There are 4 criteria on which your work will be assessed:
1. Cleanliness and Overall Appearance
2. Color balance
3. Variety of stitches
4. Accuracy of stitches
There was also a self assessment for us to fill out which included a place for us to discuss the inspiration for our design. Here’s what I wrote:
“Design Development Ideas:
Studying as many photographs and patterns of crewel work as I could find helped me to decide on the design I brought with me to the course. The internet is helpful but the real gold mine has been the old books in my library.
There are four books in particular that have been helpful. Two of the books, Crewel Embroidery by Erica Wilson and The Art of Crewel Embroidery by Mildred J. Davis, belonged to a member of my family and I treasure them all the more because of that. Each book is the perfect combination of history, photos of completed crewel work, stitches and ideas for original designs.

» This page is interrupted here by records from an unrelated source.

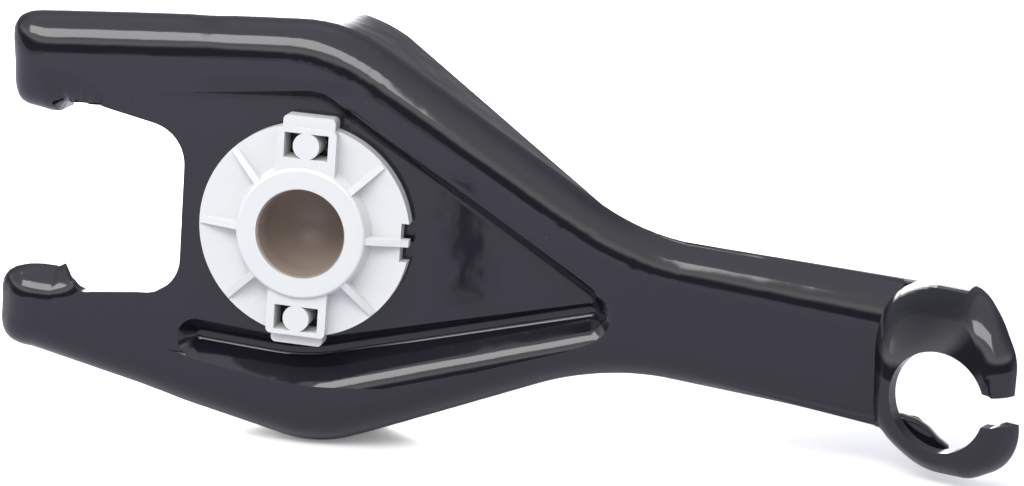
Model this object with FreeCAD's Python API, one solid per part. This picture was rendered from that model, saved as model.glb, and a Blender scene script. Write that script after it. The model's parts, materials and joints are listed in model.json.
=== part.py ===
"""Clutch release fork: a pressed-steel channel fork with a clipped-in plastic pivot bush.

Frame: the origin is on the axis of the pivot bush, in the front plane of the panel it sits on.
X runs along the lever, -Y is the side that the pivot ball comes from, +Z is up.
"""
import FreeCAD
import Part
import math
import os

V = FreeCAD.Vector

# ---- sheet and bends -------------------------------------------------------------------
SHEET = 3.5                     # steel thickness
BEND_R = 9.5                    # outer radius of the bend round the whole rim
BEYOND = 60.0                   # how far a cutting tool runs past what it cuts

# ---- web, seen from above: where its front face stands -----------------------------------
ARM_BACK = 0.15                 # the arms' web lies this far behind the panel
RAMP_START_X = -36.0            # left of here the arms are level
RAMP_END_X = 14.0               # from here on the two rails stand proud
RAIL_PROUD = 5.0                # height of the rails over the panel
NECK_X = 67.0                   # the lever begins to lean back here
LEVER_LEAN_DEG = 6.4
PROFILE_R = 160.0               # the web changes slope round this radius
LEVER_INTO_EYE = 3.3            # the lever's web ends this far short of the middle of the eye

# ---- flanges: how far back their rear edge stands ------------------------------------------
TIP_REAR_Y = 21.0
BODY_REAR_Y = 27.0
LEVER_REAR_Y = 18.6
EYE_JOIN_REAR_Y = 15.0
ARM_REAR_X = (-52.0, -24.0)     # the arms' flanges deepen between these
STEP_X = (81.0, 90.0)           # the body's flanges step down to the lever's between these
REAR_R = 4.0

# ---- plan of the fork: corners as X, Z and the radius that rounds them ---------------------
ARM_TOP_Z = 50.6
ARM_INNER_Z = 28.0
UPPER_TIP_X = -74.9
LOWER_TIP_X = -80.8
LOWER_TIP_TOP_Z = -11.0
LOWER_TIP_LOW_Z = -33.2
TIP_R = 10.5
MOUTH_UPPER_X = -57.0
MOUTH_LOWER_X = -63.0
MOUTH_R = 4.0
SHOULDER = (9.3, 40.0)          # X of the corner and its radius
NECK_TOP = (80.9, 1.8, 55.0)
LEVER_TOP_END_Z = -12.0
LEVER_LOW_END_Z = -47.5
NECK_LOW = (72.5, -31.9, 60.0)
HEEL = (0.9, -56.6, 32.0)       # the lowest point, that the fork stands on
ARM_KNEE = (-34.0, -48.0, 90.0)

# ---- crotch between the arms, a plain cut edge ----------------------------------------------
CROTCH_UPPER = (-30.2, 22.4, 10.0)
CROTCH_LOWER = (-33.5, -18.2, 9.5)
UPPER_NOTCH_X = (-58.8, -55.9)
UPPER_NOTCH_Z = 32.3
UPPER_NOTCH_FOOT = (-53.8, 28.9, 2.0)
LOWER_NOTCH = (-59.2, -18.0, 5.0)
LOWER_HOOK = (-66.2, -5.0)      # the cut leaves the arms' inner flanges at these two corners
UPPER_HOOK_Z = 20.3
NOTCH_R = 1.0

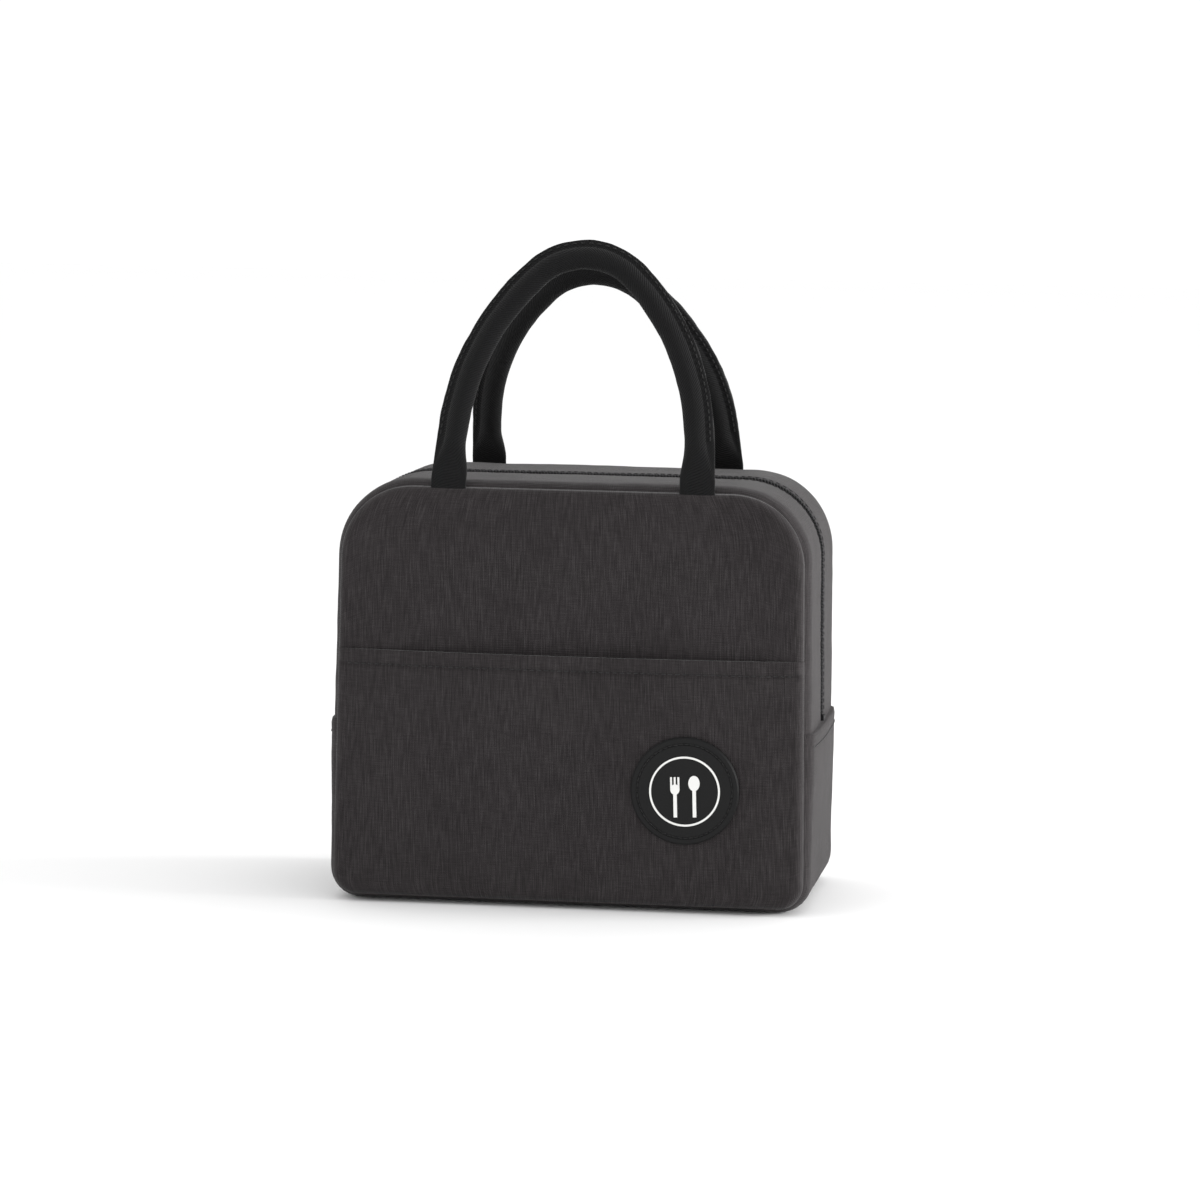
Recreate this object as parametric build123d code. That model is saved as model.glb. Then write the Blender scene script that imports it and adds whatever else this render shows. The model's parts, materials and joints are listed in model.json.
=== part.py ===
"""Soft insulated lunch bag: a padded, foil-lined bag with a zip over its top and two carry handles.

Units are millimetres. X is the bag's width, Y its depth with the front at -Y, and Z is up. The origin
is the middle of the flat base. The bag is sewn from a front and a rear panel, and a gusset band that
runs round between them. The upper half of the band is two strips with the zip between them; the lower
half is one piece. Each wall has three layers: cloth outside, foam, and a foil lining.

The walls fold outwards at fold_z when the zip is open, so whatever crosses that line is cut there:
the lower pieces belong to the fixed tub, the upper ones to the front or the rear half.
"""
from build123d import *
from math import atan2, copysign, cos, degrees, pi, radians, sin
import os

# ---------------------------------------------------------------- driving dimensions: the body
seam_w_base = 229.0      # width between the side seams at the base
seam_w_top = 223.0       # width between the side seams at the top
seam_base_z = 3.0        # height of the seam round the base
seam_top_z = 202.0       # height of the seam at the top
body_depth = 130.0       # outer face of the front panel to outer face of the rear one
top_corner_r = 35.0      # rounding of the panels' upper corners
base_corner_r = 12.0     # rounding of the panels' lower corners
crown = 3.0              # how far the gusset stands out past the seams
shoulder_w = 9.0         # width of the gusset's sloping edge, beside each seam

# layers of the walls
cloth_t = 1.0
foam_t = 4.0
foil_t = 0.5
panel_edge = 3.0         # bevel of a panel's outer edge, by the seam
fit_gap = 0.2            # between pieces that are stitched face to face but may slide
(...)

The V&A Textile Collection Embroidery in Britain 1200 – 1750 provided design and color inspiration, specifically the plate on page 84 of the Detail from a Curtain first half of the 18th century Cat. # T.181-1962 . The Royal School of Needlework Embroidery Techniques plate on pages 54 – 55 from the RSN collection also guided me in color choices. Both of these pieces use deep greens and gold or rusty browns. The pieces seem to glow with the late afternoon sun on the deep green of the trees.
Each of the four main elements of the design are heraldic symbols and are a reflection of the traditions of my family and family home, which lies in an oak wood where deer are seen often.
Acorns – antiquity and strength
Pomegranate – abundance and fertility
Acanthus Leaf – admiration of the arts
Stag – one who will not fight unless provoked – peace and harmony
The design I brought to the course was very similar to my final design. The angle of the Tree of Life in relation to the deer and hillocks was too steep and my tutor helped me to realign all the elements to make the design more balanced.”
So now, I just have to wait for my marks. I feel like a student again!